As for publicizing the program, Cooper was diligent in finding the best way to spread the word. She advertised in newspapers and local magazines, put up bilingual flyers at libraries, and postered every elementary school in a five mile radius of the program. She even set up tables at supermarkets with instruments for passing families to try. Ultimately, she found that word-of-mouth was her strongest recruiter.
“I learned that people make decisions based off of what family members and other parents tell them,” she explained, “Essentially, what I had to do was build a community of families who refer other families to the program.”
Community Music Teacher Education
Two years after founding KIDmunity Music, Cooper returned to USC, this time, to pursue a Master of Arts in Teaching from the Rossier School of Education.
“I realized that if I was going support myself financially, I needed a teaching credential,” said Cooper, “I started looking at distance learning programs, and Rossier’s was just fantastic. I really feel like it was worth every penny.”
Rossier’s program focuses on education gaps and how to be an effective teacher in socioeconomically disadvantaged communities, so it was a natural fit that Cooper could put to use in her work with KIDmunity Music.
However, Cooper added that, “If there had been a degree program in community music making, I would have done that. It just wasn’t an option at the time.”
USC Thornton now offers the program Cooper wanted. The new Master of Music in Community Music (M.M.) program is tailored to musicians who are passionate about making music more accessible to their local community. With a focus on bringing music instruction to disadvantaged people in nontraditional settings, it combines music education, community engagement, entrepreneurship, and educational theory with practical experience in the growing field of community music.
The Master of Music in Community Music is one of five new professional master’s degrees unveiled by USC Thornton in the summer of 2017. The four-semester, 30-32 credit degree program will begin in the Fall 2018, with some courses available during summer sessions. A bachelor’s degree in music performance or music education is required, but candidates do not need to take the GRE.
KIDmunity Music
Seven years later, KIDmunity Music is still going strong. They offer a fall and summer program that attracts around 100 children each year. The program never turns away children interested in music; any family who can’t afford the program is given a scholarship.

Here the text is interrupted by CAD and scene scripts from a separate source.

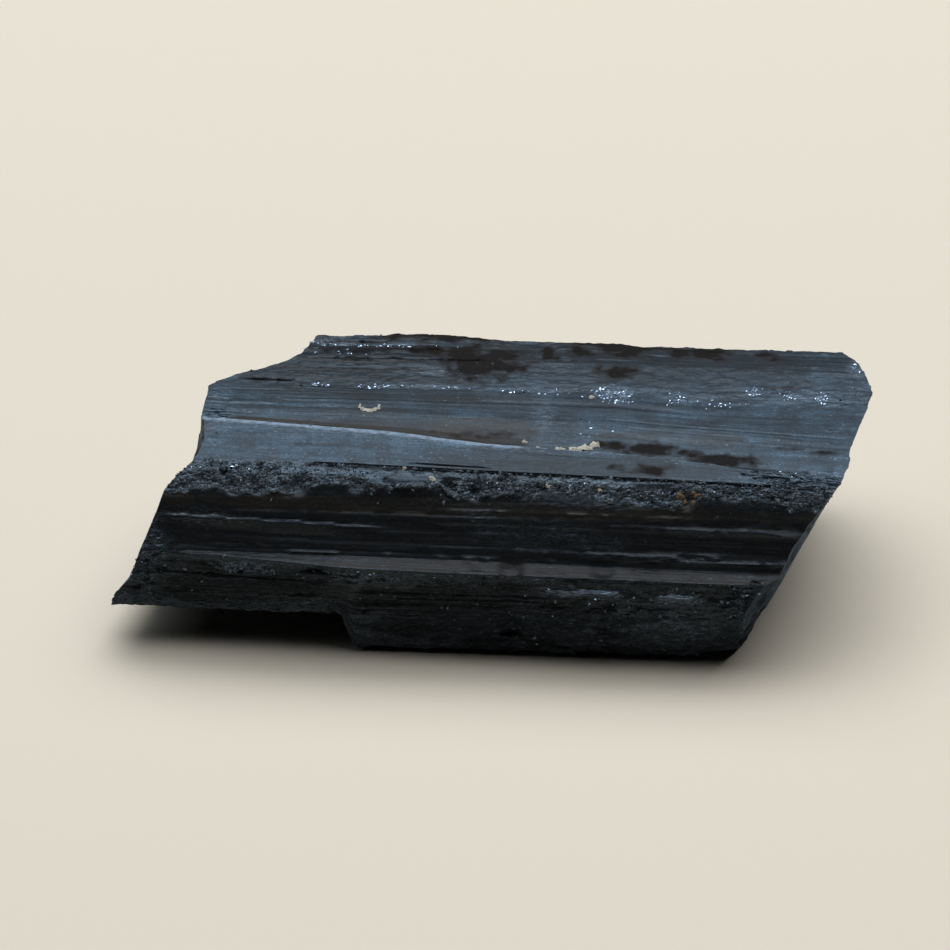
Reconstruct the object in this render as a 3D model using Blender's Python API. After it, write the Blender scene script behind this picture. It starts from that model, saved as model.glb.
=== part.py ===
"""A broken piece of black tourmaline (schorl), lying on its long side.

The crystal is one solid. Its long lines run along X, which is the crystal's own long axis, and they are
joined into a loop of long flat faces: the front with its ledge, the chipped ridge, the banded top, the
stepped back and the underside, of which two strips rest on the ground. Both ends are oblique breaks, stepped
where the laths that the crystal is made of snapped at different lengths. Lengths here are in millimetres.
"""

import math
import random

import bpy
import numpy as np
from mathutils import Vector, noise
from mathutils.geometry import delaunay_2d_cdt

MM = 0.001
NAME = "tourmaline_crystal"

# The middle of the crystal's base (x, y, z) in the tables below, which becomes the part's origin.
MIDDLE = (0.76, 0.31, 0.0)

# Driving sizes of the mesh: the columns along X, and how wide the rows are on each side of the loop.
COLUMNS = 48
TOP_ROW = 0.62
RIDGE_ROW = 0.45
BACK_ROW = 0.85
UNDER_ROW = 1.6

# Where along X the two ends' own rows are measured, to find how far each row reaches.
LEFT_END = -22.0
RIGHT_END = 23.0

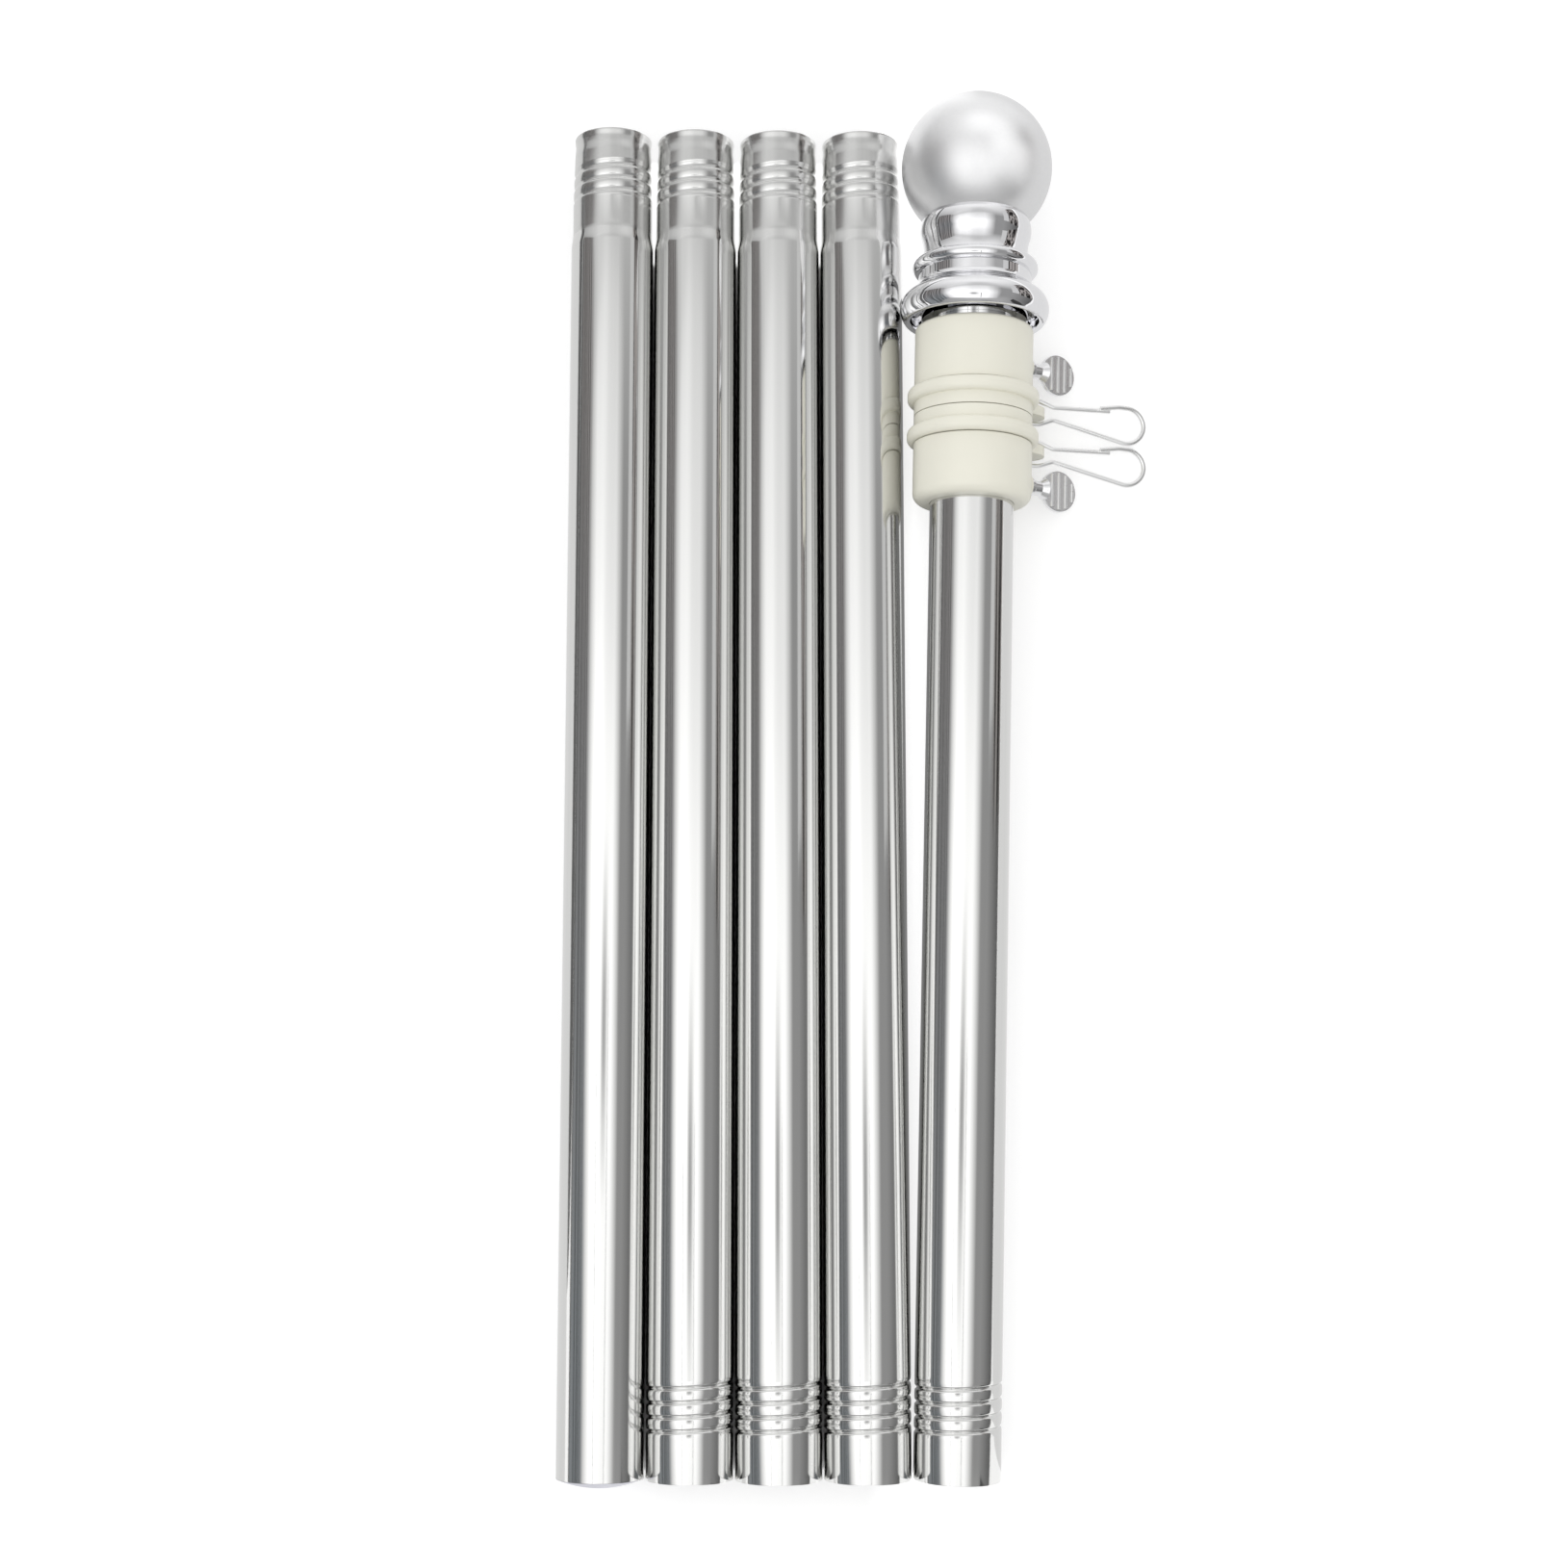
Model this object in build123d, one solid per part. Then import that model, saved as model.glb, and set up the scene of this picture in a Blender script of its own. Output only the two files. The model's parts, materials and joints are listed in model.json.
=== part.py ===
from build123d import *
import math
import os

# Sectional house flagpole taken apart for storage: four tube sections side by side and the top
# section, with its finial, swivel rings, collars and snap clips, lying across their right side.
# Millimetres. +Y runs along the sections towards the finial, +Z is up, the kit lies on z = 0.

# Tube sections
tube_radius = 12.7
tube_wall = 0.4
section_length = 404.5
section_gap = 0.3
section_offsets = (0.5, 0.0, -0.2, -0.2)
neck_clearance = 0.15
neck_length = 31.3
shoulder_length = 3.6
rim_length = 5.5
rim_waist = 0.25
rim_roll = 0.1

# End plug of the bottom section
plug_dome_height = 2.6
plug_stem_length = 14.0
plug_clearance = 0.05

# Top section: the tube runs up inside the finial, whose heights start at its skirt's mouth
top_tube_length = 372.0
tube_insertion = 28.4
top_side_gap = 0.3
sleeve_clearance = 0.1
shell_wall = 0.8
skirt_mouth_radius = 21.5
skirt_throat_radius = 19.5
lip_round = 0.6
skirt_radius = 22.7
skirt_rise = 4.4
skirt_shoulder_radius = 19.4
skirt_shoulder_rise = 5.2
groove_radius = 17.3
groove_fillet = 0.5
groove_rise = 2.8
groove_width = 2.6
middle_ring_radius = 19.2
middle_ring_width = 4.4
waist_edge_radius = 16.5
waist_radius = 16.0
waist_width = 6.6
bulge_radius = 17.0
bulge_width = 6.8
neck_top_radius = 16.1
ball_radius = 23.1
liner_radius = 16.2
liner_recess = 0.5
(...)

“We seek additional funding to offset families who can’t pay,” she said, “sometimes it’s past parents or families who received a scholarship at one point. Last summer I had a parent who was unemployed and received a scholarship for the program, and this summer he came back and funded a scholarship for someone else.”
Cooper views the program as an opportunity to enrich the lives of college-age musicians who may have not been exposed to community music. To her, music education is an integral part of any musician’s career.
“As a direct consequence of my experience with Susan, I really saw the benefit of giving musicians who are not education-minded a potentially eye-opening experience,” she explained, “If anyone aspires to be an actual working musician, they need to know how to run a business and do all of those things. If you look at any great works or producers of art, you’ll see a relationship between a vibrant educational world infused with artists and art makers.”
While Cooper continues weaving a musical community in Fresno, she encourages all musicians to get involved in community music organizations, to find a need that they’re passionate about, and to connect it to the world around them.
“Your musical life will be enriched by doing it,” she says, “You’re advocating for the making of music in a way that nurtures your own career and the community that you’re planted in.”